• **Exercise goal**: Repeat exactly the lines of the listing below, please, starting with the first and ending with the line containing "extrude(amount=-flap_reach, mode=Mode.INTERSECT)"; leave out the rest.

• **Dataset content**:
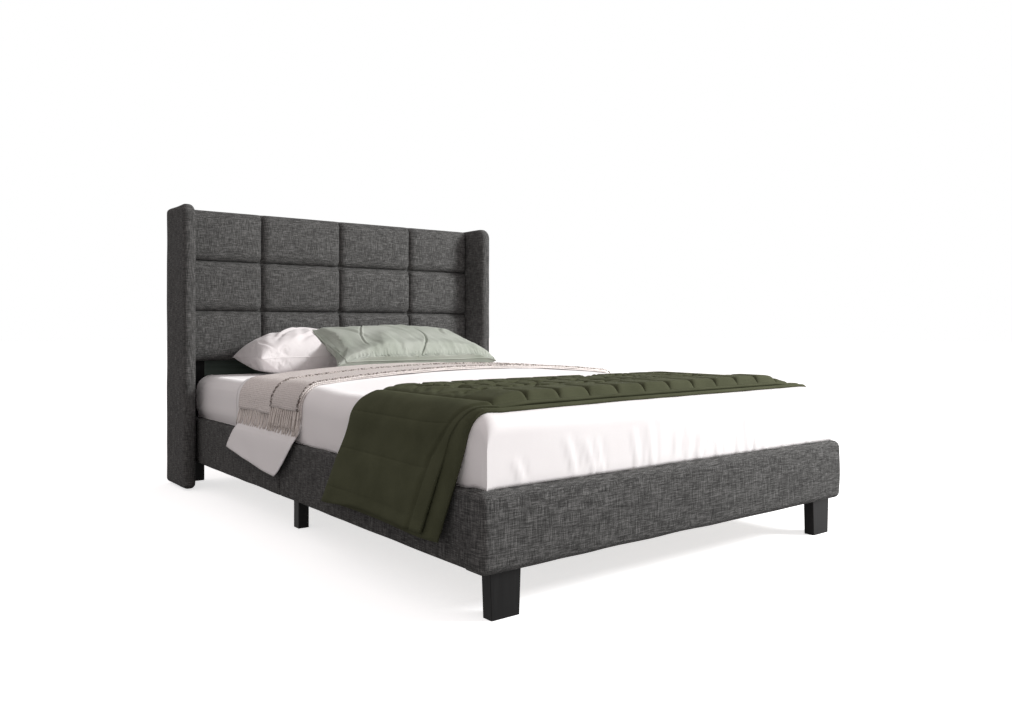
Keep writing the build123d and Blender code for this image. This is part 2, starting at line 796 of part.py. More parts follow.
# Flap: the coverlet's loose corner, which hangs over the left side rail
flap_x = -rail_outer_x - flap_rail_clearance
with BuildPart() as flap:
    with BuildSketch(across(knit_front_y + flap_front_margin)):
        with BuildLine():
            Polyline(
                (-cover_half_width, cover_bottom),
                (flap_x, rail_top + flap_rail_clearance),
                (flap_x - flap_flare, flap_tip_height),
                (flap_x - flap_flare - flap_thickness, flap_tip_height),
                (flap_x - flap_thickness, rail_top + flap_rail_clearance + flap_thickness),
                (-cover_half_width, cover_bottom + flap_root),
                close=True,
            )
        make_face()
    extrude(amount=flap_front_margin - knit_width - flap_back_margin)
    with BuildSketch(Plane.YZ.offset(-cover_half_width)):
        with BuildLine():
            Polyline(
                (knit_front_y + flap_front_margin, cover_bottom + flap_root),
                (knit_back_y - flap_top_back_margin, cover_bottom + flap_root),
                (knit_back_y + flap_back_margin, flap_back_height),
                (knit_front_y + flap_tip_margin, flap_tip_height),
                close=True,
            )
        make_face()
    extrude(amount=-flap_reach, mode=Mode.INTERSECT)

with BuildPart() as coverlet:
    for station, shoulder, crown in cover_stations:
        with BuildSketch(across(cover_front_y + station)):
            with BuildLine():
                cover_line(0, shoulder, crown, cover_bottom)
                Line((cover_half_width, cover_bottom), (-cover_half_width, cover_bottom))
            make_face()
    loft(ruled=True)
    add(sheet_room, mode=Mode.SUBTRACT)
    add(flap.part)
coverlet.part.label = "coverlet"
export_step(coverlet.part, "parts/coverlet.step")


def bed_band(inner, outer, low, shoulder, crown, start, end):
    """A strip of cloth across the bed, over both shoulders, between two distances from the coverlet."""
    with BuildPart(mode=Mode.PRIVATE) as band:
        with BuildSketch(across(start)):
            with BuildLine():
                cover_line(inner, shoulder, crown, low)
                cover_line(outer, shoulder, crown, low)
                Line((-cover_half_width - outer, low), (-cover_half_width - inner, low))
                Line((cover_half_width + outer, low), (cover_half_width + inner, low))
            make_face()
        extrude(amount=start - end)
    return band.part


# Quilted throw: two layers, the upper one sewn in channels, with a drape over each side
quilt_inner = soft_clearance
quilt_middle = quilt_inner + quilt_lower_thickness
quilt_outer = quilt_middle + quilt_upper_thickness
drape_top = cover_shoulder_height - cover_shoulder_radius
quilt_lower_layer = bed_band(
    quilt_inner,
    quilt_middle,
    drape_top,
    cover_shoulder_height,
    cover_crown_height,
    quilt_front_y,
    quilt_back_y,
)


def quilt_drape(side, inner, outer, low, front_y):
    """One side's drape, which leans outwards and towards the headboard as it hangs."""
    drop_share = (drape_top - low) / (drape_top - quilt_drape_bottom)
    with BuildPart(mode=Mode.PRIVATE) as drape:
        for share, height in ((0, drape_top), (drop_share, low)):
            front = front_y + share * quilt_front_slant
            back = quilt_back_y + share * quilt_back_slant
            middle_x = side * (cover_half_width + (inner + outer) / 2 + share * quilt_drape_flare)
            with BuildSketch(Plane.XY.offset(height)):
                with Locations((middle_x, (front + back) / 2)):
                    Rectangle(outer - inner, back - front)
        loft(ruled=True)
    return drape.part


def puff_height(x, half):
    """Height of the upper layer's seams over the crown of the bed."""
    crown = cover_crown_height - cover_shoulder_height
    return cover_shoulder_height + quilt_outer + crown * (1 - (x / half) ** 2)


quilt_drapes = []
for side in (-1, 1):
    quilt_drapes.append(
        quilt_drape(side, quilt_inner, quilt_middle, quilt_drape_bottom, quilt_front_y)
    )
    quilt_drapes.append(
        quilt_drape(
            side,
            quilt_middle,
            quilt_outer,
            quilt_drape_bottom + quilt_layer_step,
            quilt_front_y + quilt_layer_step,
        )
    )
puff_half = cover_half_width - cover_shoulder_radius
puff_width = 2 * puff_half / quilt_puff_count
with BuildPart() as quilt_throw:
    with BuildSketch(across(quilt_front_y + quilt_layer_step)):
        with BuildLine():
            side_x = cover_half_width + quilt_outer
            radius = cover_shoulder_radius + quilt_outer
            Line((-side_x, drape_top), (-side_x + quilt_upper_thickness, drape_top))
            cover_line(quilt_middle, cover_shoulder_height, cover_crown_height, drape_top)
            Line((side_x - quilt_upper_thickness, drape_top), (side_x, drape_top))
            RadiusArc((-side_x, drape_top), (-puff_half, puff_height(puff_half, puff_half)), radius)
            for number in range(quilt_puff_count):
                left = -puff_half + number * puff_width
                right = left + puff_width
                middle = (left + right) / 2
                ThreePointArc(
                    (left, puff_height(left, puff_half)),
                    (middle, puff_height(middle, puff_half) + quilt_puff),
                    (right, puff_height(right, puff_half)),
                )
            RadiusArc((puff_half, puff_height(puff_half, puff_half)), (side_x, drape_top), radius)
        make_face()
    extrude(amount=quilt_layer_step - quilt_width)
    add(quilt_lower_layer)
    add(quilt_drapes)
quilt_throw.part.label = "quilt_throw"
export_step(quilt_throw.part, "parts/quilt_throw.step")

# Knitted throw: folded lengthwise, a narrower layer on the wider one, with tassels at both ends
knit_inner = soft_clearance
knit_middle = knit_inner + knit_thickness
knit_outer = knit_middle + knit_thickness
knit_layers = (
    (knit_inner, knit_middle, knit_bottom, knit_width),
    (knit_middle, knit_outer, knit_fold_bottom, knit_fold_width),
)
knit_bands = [
    bed_band(
        inner, outer, low, fold_shoulder_height, fold_crown_height, knit_front_y, knit_front_y + width
    )
    for inner, outer, low, width in knit_layers
]
with BuildPart() as knit_throw:
    add(knit_bands)
    for side in (-1, 1):
        for inner, outer, low, width in knit_layers:
            tassel_count = int(width / tassel_pitch)
            tassel_x = side * (cover_half_width + inner + tassel_thickness / 2)
            with Locations((tassel_x, knit_front_y + width / 2, low)):
                with GridLocations(tassel_pitch, tassel_pitch, 1, tassel_count):
                    Box(
                        tassel_thickness,
                        tassel_width,
                        tassel_length,
                        align=(Align.CENTER, Align.CENTER, Align.MAX),
                    )
knit_throw.part.label = "knit_throw"
export_step(knit_throw.part, "parts/knit_throw.step")


def pillow_form(width, depth, rise, drop):
    """A crowned pillow about its seam, with drawn-in sides and flat, pointed corners."""
    with BuildPart(mode=Mode.PRIVATE) as form:
        for station, deep, swell in zip(pillow_stations_share, pillow_depth_share, pillow_swell_share):
            edge = deep * depth / 2
            high = max(pillow_tip, swell * rise)
            low = max(pillow_tip, swell * drop)
            with BuildSketch(Plane.YZ.offset(station * width / 2)):
                with BuildLine():
                    ThreePointArc((-edge, 0), (0, high), (edge, 0))
                    ThreePointArc((edge, 0), (0, -low), (-edge, 0))
                make_face()
        loft()
    return form.part


# Accent pillow, which leans on the two sleeping pillows
accent_form = pillow_form(accent_width, accent_depth, accent_rise, accent_drop)
accent_middle = (accent_place, pillow_front_y - accent_overhang, pillow_seam_height + accent_seam_rise)
accent_location = Location(accent_middle, (accent_tilt, 0, 0))
with BuildPart() as accent_pillow:
    with Locations(accent_location):
        add(accent_form)
accent_pillow.part.label = "accent_pillow"
export_step(accent_pillow.part, "parts/accent_pillow.step")

# Sleeping pillows, flat where they rest on the mattress and where the accent pillow presses on them
sleeping_form = pillow_form(pillow_width, pillow_depth, pillow_rise, pillow_drop)
pressed = Plane(accent_location).offset(-accent_drop - accent_press_gap)
for pillow_x, pillow_name in ((pillow_left_x, "pillow_left"), (pillow_right_x, "pillow_right")):
    with BuildPart() as sleeping_pillow:
        with Locations((pillow_x, pillow_front_y + pillow_depth / 2, pillow_seam_height)):
            add(sleeping_form)
        split(bisect_by=Plane.XY.offset(sheet_top + soft_clearance), keep=Keep.TOP)
        with Locations(pressed):
            Box(
                accent_width + accent_press_margin,
                accent_depth + accent_press_margin,
                accent_rise + accent_drop + pillow_rise,
                align=MIN_Z,
                mode=Mode.SUBTRACT,
            )
    sleeping_pillow.part.label = pillow_name
    export_step(sleeping_pillow.part, f"parts/{pillow_name}.step")
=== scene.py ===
from math import cos, exp, floor, hypot, pi, radians, sin, sqrt

import bmesh
import bpy
from mathutils import Matrix, Vector, noise
from mathutils.bvhtree import BVHTree


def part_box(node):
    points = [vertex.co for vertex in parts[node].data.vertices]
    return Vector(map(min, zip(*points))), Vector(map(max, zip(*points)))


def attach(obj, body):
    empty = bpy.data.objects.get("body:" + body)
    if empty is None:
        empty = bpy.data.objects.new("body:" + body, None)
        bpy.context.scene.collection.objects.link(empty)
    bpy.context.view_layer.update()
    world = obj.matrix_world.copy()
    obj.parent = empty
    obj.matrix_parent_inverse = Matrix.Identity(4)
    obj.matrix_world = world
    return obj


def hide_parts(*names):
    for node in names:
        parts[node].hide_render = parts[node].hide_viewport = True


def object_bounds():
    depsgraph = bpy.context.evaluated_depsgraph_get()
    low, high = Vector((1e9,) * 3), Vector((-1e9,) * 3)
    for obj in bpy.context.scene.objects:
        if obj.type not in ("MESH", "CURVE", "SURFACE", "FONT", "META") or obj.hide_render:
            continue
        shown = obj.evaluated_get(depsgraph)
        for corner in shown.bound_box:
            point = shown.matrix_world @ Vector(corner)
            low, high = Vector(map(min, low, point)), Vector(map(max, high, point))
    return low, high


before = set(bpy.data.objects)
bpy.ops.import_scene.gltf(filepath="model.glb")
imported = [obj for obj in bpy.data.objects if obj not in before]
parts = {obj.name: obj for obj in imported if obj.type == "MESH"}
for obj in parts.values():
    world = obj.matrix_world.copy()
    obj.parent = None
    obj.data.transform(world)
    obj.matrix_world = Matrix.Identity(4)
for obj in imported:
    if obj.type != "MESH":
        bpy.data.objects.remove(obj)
cad_low, cad_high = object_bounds()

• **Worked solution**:
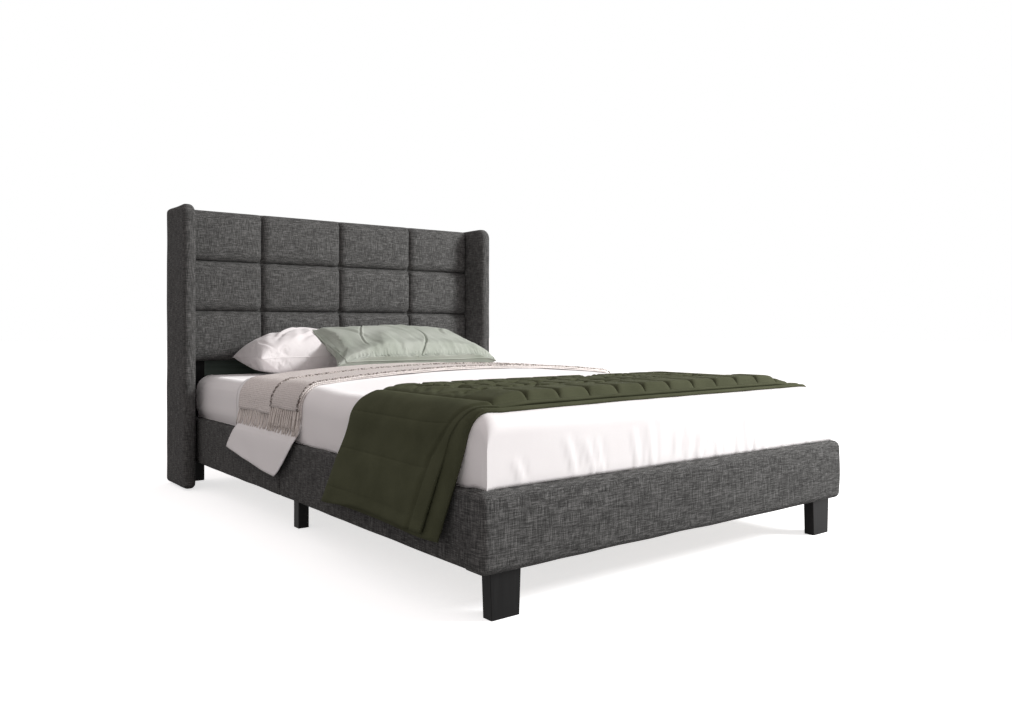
Keep writing the build123d and Blender code for this image. This is part 2, starting at line 796 of part.py. More parts follow.
# Flap: the coverlet's loose corner, which hangs over the left side rail
flap_x = -rail_outer_x - flap_rail_clearance
with BuildPart() as flap:
    with BuildSketch(across(knit_front_y + flap_front_margin)):
        with BuildLine():
            Polyline(
                (-cover_half_width, cover_bottom),
                (flap_x, rail_top + flap_rail_clearance),
                (flap_x - flap_flare, flap_tip_height),
                (flap_x - flap_flare - flap_thickness, flap_tip_height),
                (flap_x - flap_thickness, rail_top + flap_rail_clearance + flap_thickness),
                (-cover_half_width, cover_bottom + flap_root),
                close=True,
            )
        make_face()
    extrude(amount=flap_front_margin - knit_width - flap_back_margin)
    with BuildSketch(Plane.YZ.offset(-cover_half_width)):
        with BuildLine():
            Polyline(
                (knit_front_y + flap_front_margin, cover_bottom + flap_root),
                (knit_back_y - flap_top_back_margin, cover_bottom + flap_root),
                (knit_back_y + flap_back_margin, flap_back_height),
                (knit_front_y + flap_tip_margin, flap_tip_height),
                close=True,
            )
        make_face()
    extrude(amount=-flap_reach, mode=Mode.INTERSECT)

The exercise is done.